New Tools in Automotive Engineering
Engineers should see data science and machine learning as new tools in their toolkit. You might be making parts at 95%, but if you want to get that last 5%, you’re going to need something you don’t already have, and that’s machine learning. Obviously, we’re talking about an ambitious target, but I’ve never had a General Manager tell me that we’ll get to relax if we get to 85% OEE or 95% FTT.
It’s the companies and engineers that are willing to keep pushing after they hit these targets that are best positioned to embrace machine learning.
These tools can ingest and make sense of the reams of manufacturing data coming off today’s production lines. A machine learning model of the production process can help improve throughput and quality by enabling line engineers to understand the nuances of their lines and thereby identify and fix quality problems faster.
But that’s just the beginning.
Way back before my time, automakers assembled components using a selective fit methodology: workers would measure the cylinder bores on an engine block, for example, and then select the piston head that gave them the right running fit. That approach has fallen by the wayside for most applications because it’s not possible to dedicate that much time to each part.

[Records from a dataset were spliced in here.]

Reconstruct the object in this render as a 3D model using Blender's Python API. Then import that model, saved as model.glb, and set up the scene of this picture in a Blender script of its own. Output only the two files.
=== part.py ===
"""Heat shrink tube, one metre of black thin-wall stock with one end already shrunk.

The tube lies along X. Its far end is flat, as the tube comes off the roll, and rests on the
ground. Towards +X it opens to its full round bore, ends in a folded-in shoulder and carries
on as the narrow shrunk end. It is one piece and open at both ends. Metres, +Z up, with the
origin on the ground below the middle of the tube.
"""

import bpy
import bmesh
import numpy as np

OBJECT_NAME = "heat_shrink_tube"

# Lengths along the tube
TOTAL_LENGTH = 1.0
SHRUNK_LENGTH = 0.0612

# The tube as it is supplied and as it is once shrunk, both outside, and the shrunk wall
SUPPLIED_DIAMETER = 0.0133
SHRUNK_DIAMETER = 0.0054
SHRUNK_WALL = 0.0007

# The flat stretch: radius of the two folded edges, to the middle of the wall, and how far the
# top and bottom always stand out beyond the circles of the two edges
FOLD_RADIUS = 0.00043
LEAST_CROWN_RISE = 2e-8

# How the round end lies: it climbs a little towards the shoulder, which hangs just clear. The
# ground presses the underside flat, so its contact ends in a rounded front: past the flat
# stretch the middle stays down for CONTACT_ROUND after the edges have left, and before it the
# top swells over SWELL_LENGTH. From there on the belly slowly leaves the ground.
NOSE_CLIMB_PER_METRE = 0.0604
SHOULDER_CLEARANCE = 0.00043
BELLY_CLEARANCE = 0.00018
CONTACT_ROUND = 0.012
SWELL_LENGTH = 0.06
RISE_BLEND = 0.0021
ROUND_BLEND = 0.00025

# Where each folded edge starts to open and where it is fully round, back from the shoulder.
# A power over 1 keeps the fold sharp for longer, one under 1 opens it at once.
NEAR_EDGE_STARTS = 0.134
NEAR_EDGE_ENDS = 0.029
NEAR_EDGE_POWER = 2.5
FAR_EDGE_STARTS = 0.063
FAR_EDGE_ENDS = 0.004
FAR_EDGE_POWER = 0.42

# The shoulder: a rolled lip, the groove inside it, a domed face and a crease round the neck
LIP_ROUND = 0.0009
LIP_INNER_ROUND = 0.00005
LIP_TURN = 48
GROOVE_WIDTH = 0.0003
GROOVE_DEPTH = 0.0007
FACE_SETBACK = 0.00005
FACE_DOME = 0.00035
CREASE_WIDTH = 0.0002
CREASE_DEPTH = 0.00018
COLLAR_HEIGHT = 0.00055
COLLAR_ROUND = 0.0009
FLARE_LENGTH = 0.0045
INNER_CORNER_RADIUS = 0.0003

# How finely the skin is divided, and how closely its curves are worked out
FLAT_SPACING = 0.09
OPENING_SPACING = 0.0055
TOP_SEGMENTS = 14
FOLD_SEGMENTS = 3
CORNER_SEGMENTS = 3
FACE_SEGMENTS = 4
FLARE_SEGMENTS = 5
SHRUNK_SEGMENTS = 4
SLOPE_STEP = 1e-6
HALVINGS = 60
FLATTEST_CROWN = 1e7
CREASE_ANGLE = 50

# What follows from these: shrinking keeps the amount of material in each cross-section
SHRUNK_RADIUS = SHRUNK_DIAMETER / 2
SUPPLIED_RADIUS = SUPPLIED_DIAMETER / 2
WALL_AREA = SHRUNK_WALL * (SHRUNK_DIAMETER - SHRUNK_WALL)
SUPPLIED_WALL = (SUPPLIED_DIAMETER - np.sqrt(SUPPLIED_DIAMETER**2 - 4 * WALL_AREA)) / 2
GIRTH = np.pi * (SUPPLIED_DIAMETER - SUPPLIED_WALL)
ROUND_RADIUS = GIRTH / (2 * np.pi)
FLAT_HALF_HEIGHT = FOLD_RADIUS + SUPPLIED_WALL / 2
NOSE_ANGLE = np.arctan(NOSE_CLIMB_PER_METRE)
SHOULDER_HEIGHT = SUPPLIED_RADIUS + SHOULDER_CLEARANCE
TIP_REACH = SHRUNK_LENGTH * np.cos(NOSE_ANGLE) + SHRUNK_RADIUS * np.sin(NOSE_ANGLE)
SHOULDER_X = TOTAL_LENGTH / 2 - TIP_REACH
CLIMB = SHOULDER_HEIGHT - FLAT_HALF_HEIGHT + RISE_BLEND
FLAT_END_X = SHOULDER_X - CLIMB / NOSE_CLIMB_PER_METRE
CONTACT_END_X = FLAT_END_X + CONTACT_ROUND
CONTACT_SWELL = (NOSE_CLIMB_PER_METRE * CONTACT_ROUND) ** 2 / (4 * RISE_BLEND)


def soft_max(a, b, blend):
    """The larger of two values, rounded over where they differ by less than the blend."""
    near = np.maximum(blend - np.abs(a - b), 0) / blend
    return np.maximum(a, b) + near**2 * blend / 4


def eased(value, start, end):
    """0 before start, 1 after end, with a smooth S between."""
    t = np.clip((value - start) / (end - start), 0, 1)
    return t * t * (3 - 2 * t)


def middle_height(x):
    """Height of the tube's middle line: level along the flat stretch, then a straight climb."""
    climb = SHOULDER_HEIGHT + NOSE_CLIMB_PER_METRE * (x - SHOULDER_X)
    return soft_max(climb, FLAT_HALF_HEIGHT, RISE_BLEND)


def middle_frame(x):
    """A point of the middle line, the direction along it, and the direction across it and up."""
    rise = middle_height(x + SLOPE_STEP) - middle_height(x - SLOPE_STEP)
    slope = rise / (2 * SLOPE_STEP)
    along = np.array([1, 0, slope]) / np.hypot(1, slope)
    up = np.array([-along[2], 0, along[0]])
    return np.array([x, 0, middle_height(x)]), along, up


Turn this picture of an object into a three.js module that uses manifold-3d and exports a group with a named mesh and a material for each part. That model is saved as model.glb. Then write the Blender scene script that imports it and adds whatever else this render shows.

Fortunately, with all the manufacturing data being collected, we can use machine learning to bring it back to high-volume production environments. Today, we can make better component selection decisions during axle assembly operations. Soon, an axle assembly with certain carrier and cover dimensions could be matched with an incoming pinion and ring gear set with complimentary properties to ensure a pass at the EOL test.
That’s what brought me to Acerta: while others are just starting to dabble in machine learning to see what data science can do for them, we’re helping automakers use those tools in real life production and on-road applications today. Compared to my colleagues, I still can’t say I’m really into cars, but I am into making them, and machine learning is the key to making them better.